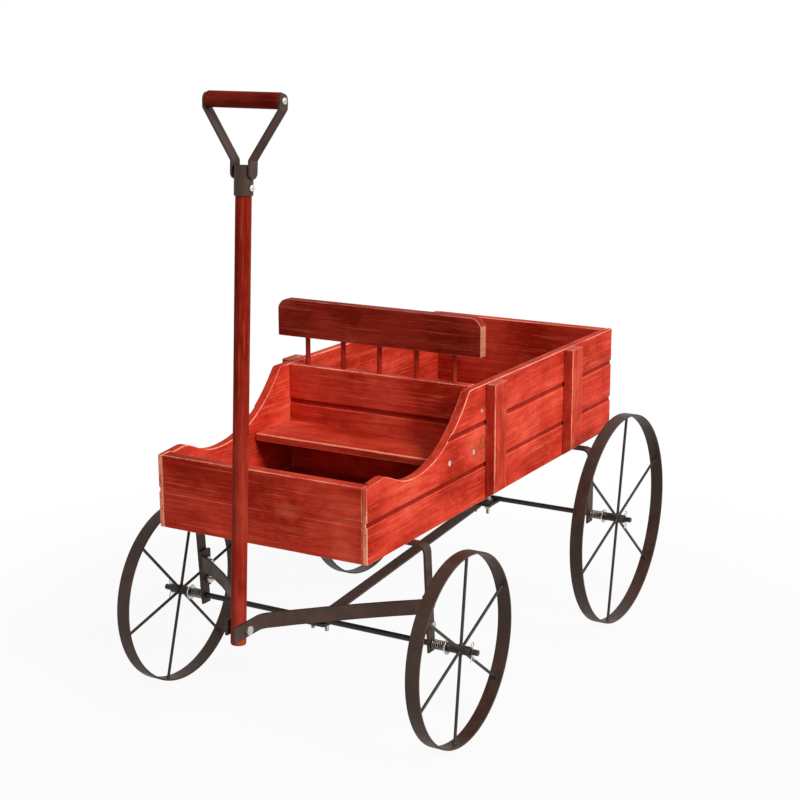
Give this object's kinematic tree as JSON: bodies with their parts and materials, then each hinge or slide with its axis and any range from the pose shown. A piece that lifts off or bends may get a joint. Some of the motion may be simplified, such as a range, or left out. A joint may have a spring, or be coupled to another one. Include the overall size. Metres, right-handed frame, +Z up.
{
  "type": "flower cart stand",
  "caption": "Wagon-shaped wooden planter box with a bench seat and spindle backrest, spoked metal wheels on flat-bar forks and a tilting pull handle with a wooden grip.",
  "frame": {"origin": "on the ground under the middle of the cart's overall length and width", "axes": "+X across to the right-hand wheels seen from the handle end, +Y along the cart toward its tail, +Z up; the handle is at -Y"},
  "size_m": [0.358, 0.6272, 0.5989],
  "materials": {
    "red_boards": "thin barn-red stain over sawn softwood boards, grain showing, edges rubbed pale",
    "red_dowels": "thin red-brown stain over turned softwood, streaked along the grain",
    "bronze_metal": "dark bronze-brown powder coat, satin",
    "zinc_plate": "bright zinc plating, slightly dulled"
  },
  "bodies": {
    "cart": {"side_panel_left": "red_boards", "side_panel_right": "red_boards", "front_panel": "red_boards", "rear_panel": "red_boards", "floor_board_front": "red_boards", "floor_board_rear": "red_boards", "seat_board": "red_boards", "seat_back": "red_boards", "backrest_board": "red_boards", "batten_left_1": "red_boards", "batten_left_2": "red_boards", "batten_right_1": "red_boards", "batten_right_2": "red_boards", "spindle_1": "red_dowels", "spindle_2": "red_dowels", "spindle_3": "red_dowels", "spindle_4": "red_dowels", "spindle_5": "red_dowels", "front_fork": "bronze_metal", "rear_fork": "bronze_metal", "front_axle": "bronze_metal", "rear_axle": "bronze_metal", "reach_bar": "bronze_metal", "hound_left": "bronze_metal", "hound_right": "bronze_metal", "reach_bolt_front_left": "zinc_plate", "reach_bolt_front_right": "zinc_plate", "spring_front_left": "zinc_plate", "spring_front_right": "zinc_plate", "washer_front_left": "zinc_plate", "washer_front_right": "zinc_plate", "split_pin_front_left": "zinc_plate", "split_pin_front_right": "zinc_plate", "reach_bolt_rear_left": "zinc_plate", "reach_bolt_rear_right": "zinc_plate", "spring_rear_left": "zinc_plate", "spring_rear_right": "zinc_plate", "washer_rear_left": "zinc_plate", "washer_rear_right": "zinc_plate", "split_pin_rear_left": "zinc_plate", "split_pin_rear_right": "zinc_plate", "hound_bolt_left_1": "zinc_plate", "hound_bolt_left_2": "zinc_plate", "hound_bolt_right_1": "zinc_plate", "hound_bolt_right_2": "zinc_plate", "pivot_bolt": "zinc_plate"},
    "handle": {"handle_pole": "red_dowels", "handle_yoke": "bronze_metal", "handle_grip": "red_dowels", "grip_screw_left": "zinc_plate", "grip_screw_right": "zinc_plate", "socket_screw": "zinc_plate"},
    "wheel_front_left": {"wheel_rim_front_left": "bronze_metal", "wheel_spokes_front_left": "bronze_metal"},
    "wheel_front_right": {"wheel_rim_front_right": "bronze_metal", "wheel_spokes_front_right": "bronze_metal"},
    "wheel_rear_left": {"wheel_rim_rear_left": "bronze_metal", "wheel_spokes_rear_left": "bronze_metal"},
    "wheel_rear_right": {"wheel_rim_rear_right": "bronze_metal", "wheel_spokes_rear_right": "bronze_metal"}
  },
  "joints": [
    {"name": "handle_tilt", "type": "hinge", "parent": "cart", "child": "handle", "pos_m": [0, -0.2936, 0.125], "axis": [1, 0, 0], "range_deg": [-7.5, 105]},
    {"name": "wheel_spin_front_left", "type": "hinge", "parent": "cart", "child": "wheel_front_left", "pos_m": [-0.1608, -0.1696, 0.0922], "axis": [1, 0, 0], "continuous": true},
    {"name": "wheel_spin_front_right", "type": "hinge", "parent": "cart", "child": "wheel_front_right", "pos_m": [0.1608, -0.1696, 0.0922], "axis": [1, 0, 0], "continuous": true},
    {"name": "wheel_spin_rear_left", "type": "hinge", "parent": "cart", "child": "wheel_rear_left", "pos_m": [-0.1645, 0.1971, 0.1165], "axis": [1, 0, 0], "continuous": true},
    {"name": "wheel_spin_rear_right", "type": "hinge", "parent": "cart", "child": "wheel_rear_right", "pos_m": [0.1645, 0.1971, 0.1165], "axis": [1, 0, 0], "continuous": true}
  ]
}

PROMPT: Give back the whole listing exactly as it reads.

IN RESPONSE:
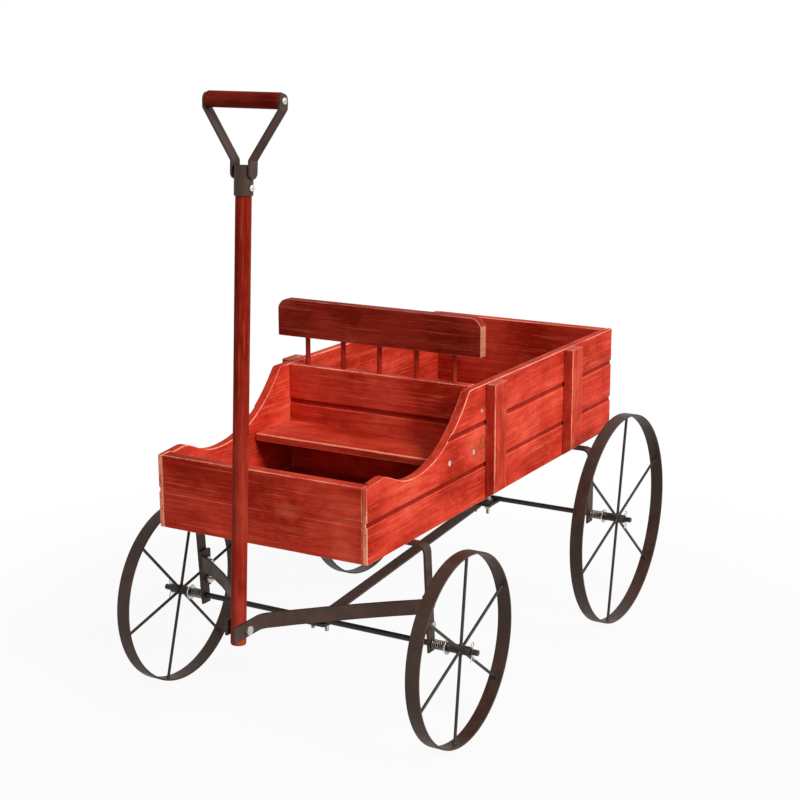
Give this object's kinematic tree as JSON: bodies with their parts and materials, then each hinge or slide with its axis and any range from the pose shown. A piece that lifts off or bends may get a joint. Some of the motion may be simplified, such as a range, or left out. A joint may have a spring, or be coupled to another one. Include the overall size. Metres, right-handed frame, +Z up.
{
  "type": "flower cart stand",
  "caption": "Wagon-shaped wooden planter box with a bench seat and spindle backrest, spoked metal wheels on flat-bar forks and a tilting pull handle with a wooden grip.",
  "frame": {"origin": "on the ground under the middle of the cart's overall length and width", "axes": "+X across to the right-hand wheels seen from the handle end, +Y along the cart toward its tail, +Z up; the handle is at -Y"},
  "size_m": [0.358, 0.6272, 0.5989],
  "materials": {
    "red_boards": "thin barn-red stain over sawn softwood boards, grain showing, edges rubbed pale",
    "red_dowels": "thin red-brown stain over turned softwood, streaked along the grain",
    "bronze_metal": "dark bronze-brown powder coat, satin",
    "zinc_plate": "bright zinc plating, slightly dulled"
  },
  "bodies": {
    "cart": {"side_panel_left": "red_boards", "side_panel_right": "red_boards", "front_panel": "red_boards", "rear_panel": "red_boards", "floor_board_front": "red_boards", "floor_board_rear": "red_boards", "seat_board": "red_boards", "seat_back": "red_boards", "backrest_board": "red_boards", "batten_left_1": "red_boards", "batten_left_2": "red_boards", "batten_right_1": "red_boards", "batten_right_2": "red_boards", "spindle_1": "red_dowels", "spindle_2": "red_dowels", "spindle_3": "red_dowels", "spindle_4": "red_dowels", "spindle_5": "red_dowels", "front_fork": "bronze_metal", "rear_fork": "bronze_metal", "front_axle": "bronze_metal", "rear_axle": "bronze_metal", "reach_bar": "bronze_metal", "hound_left": "bronze_metal", "hound_right": "bronze_metal", "reach_bolt_front_left": "zinc_plate", "reach_bolt_front_right": "zinc_plate", "spring_front_left": "zinc_plate", "spring_front_right": "zinc_plate", "washer_front_left": "zinc_plate", "washer_front_right": "zinc_plate", "split_pin_front_left": "zinc_plate", "split_pin_front_right": "zinc_plate", "reach_bolt_rear_left": "zinc_plate", "reach_bolt_rear_right": "zinc_plate", "spring_rear_left": "zinc_plate", "spring_rear_right": "zinc_plate", "washer_rear_left": "zinc_plate", "washer_rear_right": "zinc_plate", "split_pin_rear_left": "zinc_plate", "split_pin_rear_right": "zinc_plate", "hound_bolt_left_1": "zinc_plate", "hound_bolt_left_2": "zinc_plate", "hound_bolt_right_1": "zinc_plate", "hound_bolt_right_2": "zinc_plate", "pivot_bolt": "zinc_plate"},
    "handle": {"handle_pole": "red_dowels", "handle_yoke": "bronze_metal", "handle_grip": "red_dowels", "grip_screw_left": "zinc_plate", "grip_screw_right": "zinc_plate", "socket_screw": "zinc_plate"},
    "wheel_front_left": {"wheel_rim_front_left": "bronze_metal", "wheel_spokes_front_left": "bronze_metal"},
    "wheel_front_right": {"wheel_rim_front_right": "bronze_metal", "wheel_spokes_front_right": "bronze_metal"},
    "wheel_rear_left": {"wheel_rim_rear_left": "bronze_metal", "wheel_spokes_rear_left": "bronze_metal"},
    "wheel_rear_right": {"wheel_rim_rear_right": "bronze_metal", "wheel_spokes_rear_right": "bronze_metal"}
  },
  "joints": [
    {"name": "handle_tilt", "type": "hinge", "parent": "cart", "child": "handle", "pos_m": [0, -0.2936, 0.125], "axis": [1, 0, 0], "range_deg": [-7.5, 105]},
    {"name": "wheel_spin_front_left", "type": "hinge", "parent": "cart", "child": "wheel_front_left", "pos_m": [-0.1608, -0.1696, 0.0922], "axis": [1, 0, 0], "continuous": true},
    {"name": "wheel_spin_front_right", "type": "hinge", "parent": "cart", "child": "wheel_front_right", "pos_m": [0.1608, -0.1696, 0.0922], "axis": [1, 0, 0], "continuous": true},
    {"name": "wheel_spin_rear_left", "type": "hinge", "parent": "cart", "child": "wheel_rear_left", "pos_m": [-0.1645, 0.1971, 0.1165], "axis": [1, 0, 0], "continuous": true},
    {"name": "wheel_spin_rear_right", "type": "hinge", "parent": "cart", "child": "wheel_rear_right", "pos_m": [0.1645, 0.1971, 0.1165], "axis": [1, 0, 0], "continuous": true}
  ]
}